### What needs to be done
Pull out of the data below the stretch of lines bounded by the one containing "a finer copy" and the one containing "bpy.data.objects.remove(obj)", both bounds included, unchanged.

### Available data
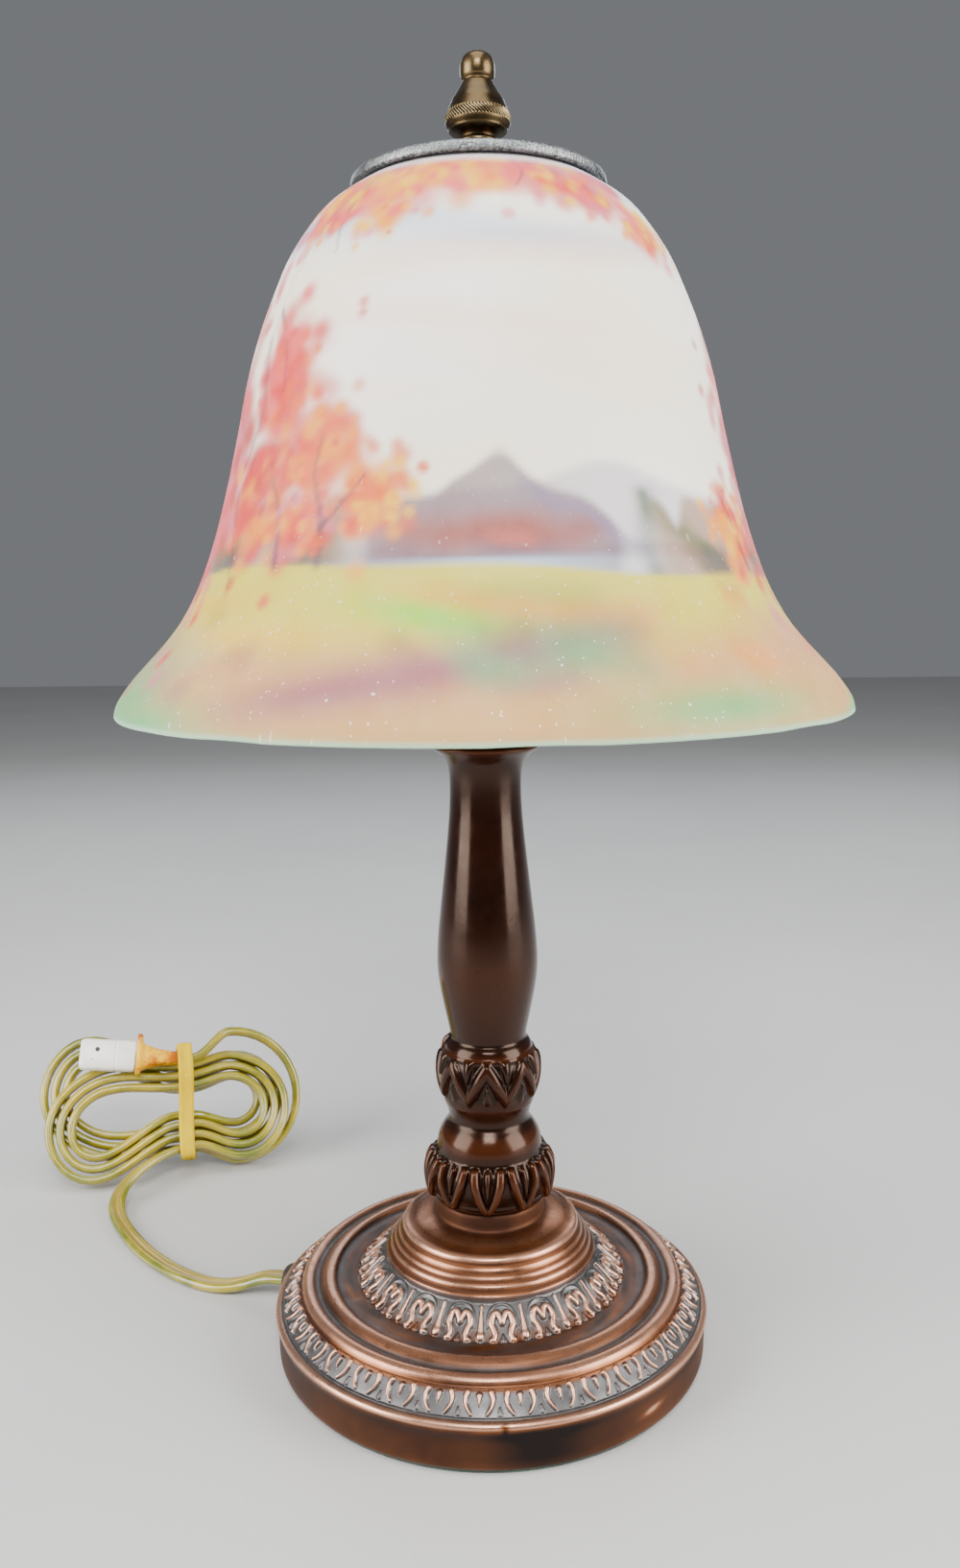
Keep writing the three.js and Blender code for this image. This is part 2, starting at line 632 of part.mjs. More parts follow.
// The loops spiral in through the front layer, climb to the back layer along
// the run where the spiral reverses, and spiral out again
const climbTurn = turnsIn;
const endTurn = turnsIn + turnsOut;
const between = (turn, from, to) => ease((turn - from) / (to - from));
const nearEnd = (turn, [from, to]) => between(turn, endTurn - from * endShare, endTurn - to * endShare);
function hankPoint(turn) {
  const [x, y, outX, outY] = innerLoop(turn);
  const push = pitch * Math.abs(turn - climbTurn) + endPush * nearEnd(turn, pushShares);
  const along = x + push * outX;
  const across = y + push * outY;
  const climb = between(turn, climbTurn - climbShare / 2, climbTurn + climbShare / 2);
  const back = nearEnd(turn, backShares);
  const leftBend = ease((-along - waistFlat) / leftReach);
  const rightBend = ease((along - waistFlat) / rightReach);
  const bend = leftBend * THREE.MathUtils.lerp(-frontDropLeft, backRiseLeft, climb)
    - rightBend * frontDropRight * (1 - climb);
  const settled = across + bend - endSettle * nearEnd(turn, settleShares);
  return new THREE.Vector3(along, settled, layerPlane * (1 - 2 * climb + 4 * back));
}

const hankFrom = (count) => Array.from({ length: count + 1 }, (_, i) => hankPoint((endTurn * i) / count));
const acrossLoops = new THREE.Vector3(0, 0, 1);
const loopSection = cordSection(cordWidth, cordThickness, loopSides);
const hankLine = hankFrom(Math.round(endTurn * loopSteps));
const hankLocal = cordRings(hankLine, hankLine.map(() => acrossLoops), loopSection);
const lowest = Math.min(...hankLocal.flat().map((p) => p.clone().applyQuaternion(frameTurn).z));
const hankFrame = new THREE.Group();
hankFrame.quaternion.copy(frameTurn);
hankFrame.position.set(hankPlace[0], hankPlace[1], standGap - lowest);
group.add(hankFrame);
addPiece("cord_hank", tube(hankLocal), cordPlastic, hankFrame);

// The free stretch: out of the bushing, down to the surface, round behind the
// base and up over the front of the hank to its first run
const lyingHeight = cordThickness / 2 + standGap;
const cordStart = baseRadius + bushingReach + seatGap;
const routeOnSurface = [
  [-89.5, 25.5], [-99.5, 30], [-109.5, 37.5], [-119.5, 47.5], [-128, 58.5], [-135.5, 70.5], [-141, 83],
].map(([x, y]) => new THREE.Vector3(x, y, lyingHeight));
const routeOnHank = [
  [-28.5, -32, 13.2], [-24, -28, 12.4], [-19.5, -24.6, 11.2], [-15.5, -22.2, 9.4], [-12, -20.4, 6.6],
  [-9, -18.9, 4.4], [-6.2, -17.9, 3.6], [-3, -17.5, 3.45],
].map((p) => new THREE.Vector3(...p).applyQuaternion(frameTurn).add(hankFrame.position));
const hankStart = hankPoint(0).setX(-seatGap).applyQuaternion(frameTurn).add(hankFrame.position);
const route = [
  atExit(cordStart, exitHeight), atExit(cordStart + cordWidth, exitHeight),
  atExit(cordStart + exitDropShare * cordWidth, exitHeight / 2), ...routeOnSurface, ...routeOnHank, hankStart,
];
const runCurve = new THREE.CatmullRomCurve3(route, false, "centripetal");
const runSteps = Math.min(Math.round(runCurve.getLength() / (runStepShare * cordWidth)), mostRunSteps);
const runLine = runCurve.getSpacedPoints(runSteps);
const upright = new THREE.Vector3(0, 0, 1);
const hankBroad = acrossLoops.clone().applyQuaternion(frameTurn);
const runBroad = runLine.map((p, i) => {
  const along = runLine[Math.min(i + 1, runSteps)].clone().sub(runLine[Math.max(i - 1, 0)]);
  const onHank = ease((i / runSteps - broadShare) / (1 - broadShare));
  return along.cross(upright).normalize().lerp(hankBroad, onHank);
});
const runSection = cordSection(cordWidth, cordThickness, cordSides);
addPiece("cord_run", tube(cordRings(runLine, runBroad, runSection)), cordPlastic);

// The lead inside the lamp: from the bushing under the weight, up the pipe
// and into the socket
const leadHeight = feltThickness + leadThickness / 2 + leadRise;
const leadInBase = [
  atExit(baseRadius - bushingDepth - seatGap, exitHeight), atExit(baseRadius - 2 * bushingDepth, exitHeight),
  atExit(weightRadius, leadHeight), atExit(weightRadius / 2, leadHeight),
  atExit(4 * leadThickness, leadHeight),
  atExit(leadTurnShare * leadThickness, leadHeight + leadThickness / 3),
  atExit(0, nutBottom + leadThickness / 2),
];
const leadInPipe = [ceiling, cupBottom, blockBottom - seatGap].map((z) => new THREE.Vector3(0, 0, z));
const leadRoute = [...leadInBase, ...leadInPipe];
const leadCurve = new THREE.CatmullRomCurve3(leadRoute, false, "centripetal");
const leadSpans = leadRoute.length - 1;
const leadLine = [leadRoute[0]];
for (let i = 0; i < leadSpans; i++) {
  const steps = i > 1 && i + 1 < leadInBase.length ? leadSteps : 2;
  for (let k = 1; k <= steps; k++) leadLine.push(leadCurve.getPoint((i + k / steps) / leadSpans));
}
const leadBroad = new THREE.Vector3(-Math.sin(exit), Math.cos(exit), 0);
const leadSection = cordSection(leadWidth, leadThickness, cordSides);
addPiece("inner_lead", tube(cordRings(leadLine, leadLine.map(() => leadBroad), leadSection)), cordPlastic);

// Band round the waist: an outline round everything that it ties
const loopsHigh = waistHalfWidth + pitch * (turnsIn - 0.5) + cordThickness / 2;
const loopsLow = -waistHalfWidth - pitch * turnsIn - cordThickness / 2;
const layersDeep = layerPlane + cordWidth / 2;
const plugPlane = 3 * layerPlane;
const plugLine = hankPoint(endTurn);
const bandCorners = [
  [loopsLow - bandSlack, -layersDeep - bandSlack], [loopsHigh + bandSlack, -layersDeep - bandSlack],
  [plugLine.y + cordThickness + bandSlack, plugPlane + cordWidth / 2 + bandSlack],
  [plugLine.y - 2 * cordThickness, plugPlane + cordWidth / 2 + bandSlack],
  [loopsLow - bandSlack, layersDeep + bandSlack],
].map(([x, y]) => new THREE.Vector2(x, y));
const bandMiddle = new THREE.Vector2();
bandCorners.forEach((p) => bandMiddle.addScaledVector(p, 1 / bandCorners.length));
const grownCorner = (p) => p.clone().add(p.clone().sub(bandMiddle).setLength(bandGrowShare * bandWall));
function roundedOutline(corners, radius, Kind) {
  const outline = new Kind();
  corners.forEach((corner, i) => {
    const before = corners[(i + corners.length - 1) % corners.length];
    const after = corners[(i + 1) % corners.length];
    const start = corner.clone().add(before.clone().sub(corner).setLength(radius));
    const end = corner.clone().add(after.clone().sub(corner).setLength(radius));
    if (i === 0) outline.moveTo(start.x, start.y);
    else outline.lineTo(start.x, start.y);
    outline.quadraticCurveTo(corner.x, corner.y, end.x, end.y);
  });
  outline.closePath();
  return outline;
}
const bandOutline = roundedOutline(bandCorners.map(grownCorner), 2 * bandWall, THREE.Shape);
bandOutline.holes.push(roundedOutline(bandCorners, bandWall, THREE.Path));
const bandGeometry = new THREE.ExtrudeGeometry(bandOutline, {
  depth: bandWidth, bevelEnabled: false, curveSegments: bandSteps,
});
bandGeometry.translate(0, 0, -bandWidth / 2).applyMatrix4(new THREE.Matrix4().makeBasis(
  new THREE.Vector3(0, 1, 0), new THREE.Vector3(0, 0, 1), new THREE.Vector3(1, 0, 0),
));
addPiece("hank_band", bandGeometry, yellowBand, hankFrame);

// Plug: amber body with a finger flange, two blades and a white cover. Its
// own frame has x along the plug, away from the cord
const plugFrame = new THREE.Group();
plugFrame.position.copy(plugLine).setX(-2 * seatGap);
plugFrame.rotation.set(0, deg(180 + plugOut), -deg(plugTilt), "ZYX");
hankFrame.add(plugFrame);
function ovalBody(stations, sides) {
  return tube(stations.map(([x, high, deep, lift]) => cordSection(1, 1, sides).map(([y, z]) => (
    new THREE.Vector3(x, lift + 2 * high * y, 2 * deep * z)
  ))));
}
const plugStations = plugShares.map(([x, high, deep, lift]) => [
  x * plugLength, high * flangeHalfHeight, deep * flangeHalfDepth, lift * flangeHalfHeight,
]);
addPiece("plug_body", ovalBody(plugStations, 2 * loopSides), amber, plugFrame);
const coverBottom = plugLength + seatGap;
const coverOuter = coverShares.map(([x, size]) => [
  coverBottom + x * coverLength, size * coverHalfHeight, size * coverHalfDepth, 0,
]);
const pocket = [coverBottom - cutOverrun, coverBottom + coverLength - coverWall].map((x) => [
  x, coverHalfHeight - coverWall, coverHalfDepth - coverWall, 0,
]);
const cover = solid(ovalBody(coverOuter, 2 * loopSides)).subtract(solid(ovalBody(pocket, 2 * loopSides)));
addPiece("plug_cover", toGeometry(cover), whitePlastic, plugFrame);
for (const [side, sign] of [["upper", 1], ["lower", -1]]) {
  const blade = new THREE.BoxGeometry(bladeLength, bladeThickness, bladeHeight / 2)
    .translate(plugLength + seatGap + bladeLength / 2, (sign * bladeSpacing) / 2, 0);
  addPiece(`plug_blade_${side}`, blade, steel, plugFrame);
}

// The least gap between runs of the hank, on points of a finer copy
const fineLine = hankFrom(Math.round(endTurn * loopSteps * gapSteps));
const fineSection = cordSection(cordWidth, cordThickness, 2 * cordSides);
const fineRings = cordRings(fineLine, fineLine.map(() => acrossLoops), fineSection);
let leastGap = Infinity;
const apart = (loopSteps * gapSteps) / 3;
for (let i = 0; i < fineRings.length; i++) {
  for (let j = Math.ceil(i + apart); j < fineRings.length; j++) {
    if (fineLine[i].distanceTo(fineLine[j]) > 2 * cordWidth) continue;
    for (const p of fineRings[i]) {
      for (const q of fineRings[j]) leastGap = Math.min(leastGap, p.distanceTo(q));
    }
  }
}
console.log(`least gap of the hank to itself ${leastGap.toFixed(2)} mm`);
const lengthOf = (line) => line.slice(1).reduce((sum, p, i) => sum + p.distanceTo(line[i]), 0);
console.log(`cord in the hank ${lengthOf(fineLine).toFixed(0)} mm`);
console.log(`cord in the free stretch ${lengthOf(runLine).toFixed(0)} mm`);

export default group;
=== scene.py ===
# A table lamp with a reverse painted glass shade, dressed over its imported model.
# Sizes in the dictionaries are millimetres, unless a note says otherwise; toMesh turns them into metres.
import json
import bmesh
import bpy
import numpy as np
from mathutils import Matrix

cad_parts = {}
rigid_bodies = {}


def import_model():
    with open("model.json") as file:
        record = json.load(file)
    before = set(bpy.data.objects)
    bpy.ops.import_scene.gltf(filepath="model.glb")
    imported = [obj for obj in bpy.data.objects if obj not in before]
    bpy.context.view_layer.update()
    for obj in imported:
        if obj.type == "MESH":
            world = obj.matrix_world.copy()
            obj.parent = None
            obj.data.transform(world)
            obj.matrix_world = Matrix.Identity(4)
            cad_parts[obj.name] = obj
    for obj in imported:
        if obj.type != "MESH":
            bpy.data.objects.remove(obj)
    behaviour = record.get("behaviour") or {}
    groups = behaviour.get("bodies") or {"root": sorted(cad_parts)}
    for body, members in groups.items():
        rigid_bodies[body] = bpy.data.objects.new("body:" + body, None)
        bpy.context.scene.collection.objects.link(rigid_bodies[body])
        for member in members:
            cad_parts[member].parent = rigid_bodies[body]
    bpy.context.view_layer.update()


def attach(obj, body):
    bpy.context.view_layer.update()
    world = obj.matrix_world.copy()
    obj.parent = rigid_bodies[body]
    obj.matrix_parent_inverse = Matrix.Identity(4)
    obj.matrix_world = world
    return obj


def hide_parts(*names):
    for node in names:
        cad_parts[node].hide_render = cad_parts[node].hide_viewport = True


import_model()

mm = 0.001
full = 2 * np.pi
scene = bpy.context.scene


# Numbers and curves

def ease(x):
    # three x squared minus two x cubed, held between 0 and 1
    x = np.clip(x, 0, 1)
    return x * x * (3 - 2 * x)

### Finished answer
// The least gap between runs of the hank, on points of a finer copy
const fineLine = hankFrom(Math.round(endTurn * loopSteps * gapSteps));
const fineSection = cordSection(cordWidth, cordThickness, 2 * cordSides);
const fineRings = cordRings(fineLine, fineLine.map(() => acrossLoops), fineSection);
let leastGap = Infinity;
const apart = (loopSteps * gapSteps) / 3;
for (let i = 0; i < fineRings.length; i++) {
  for (let j = Math.ceil(i + apart); j < fineRings.length; j++) {
    if (fineLine[i].distanceTo(fineLine[j]) > 2 * cordWidth) continue;
    for (const p of fineRings[i]) {
      for (const q of fineRings[j]) leastGap = Math.min(leastGap, p.distanceTo(q));
    }
  }
}
console.log(`least gap of the hank to itself ${leastGap.toFixed(2)} mm`);
const lengthOf = (line) => line.slice(1).reduce((sum, p, i) => sum + p.distanceTo(line[i]), 0);
console.log(`cord in the hank ${lengthOf(fineLine).toFixed(0)} mm`);
console.log(`cord in the free stretch ${lengthOf(runLine).toFixed(0)} mm`);

export default group;
=== scene.py ===
# A table lamp with a reverse painted glass shade, dressed over its imported model.
# Sizes in the dictionaries are millimetres, unless a note says otherwise; toMesh turns them into metres.
import json
import bmesh
import bpy
import numpy as np
from mathutils import Matrix

cad_parts = {}
rigid_bodies = {}


def import_model():
    with open("model.json") as file:
        record = json.load(file)
    before = set(bpy.data.objects)
    bpy.ops.import_scene.gltf(filepath="model.glb")
    imported = [obj for obj in bpy.data.objects if obj not in before]
    bpy.context.view_layer.update()
    for obj in imported:
        if obj.type == "MESH":
            world = obj.matrix_world.copy()
            obj.parent = None
            obj.data.transform(world)
            obj.matrix_world = Matrix.Identity(4)
            cad_parts[obj.name] = obj
    for obj in imported:
        if obj.type != "MESH":
            bpy.data.objects.remove(obj)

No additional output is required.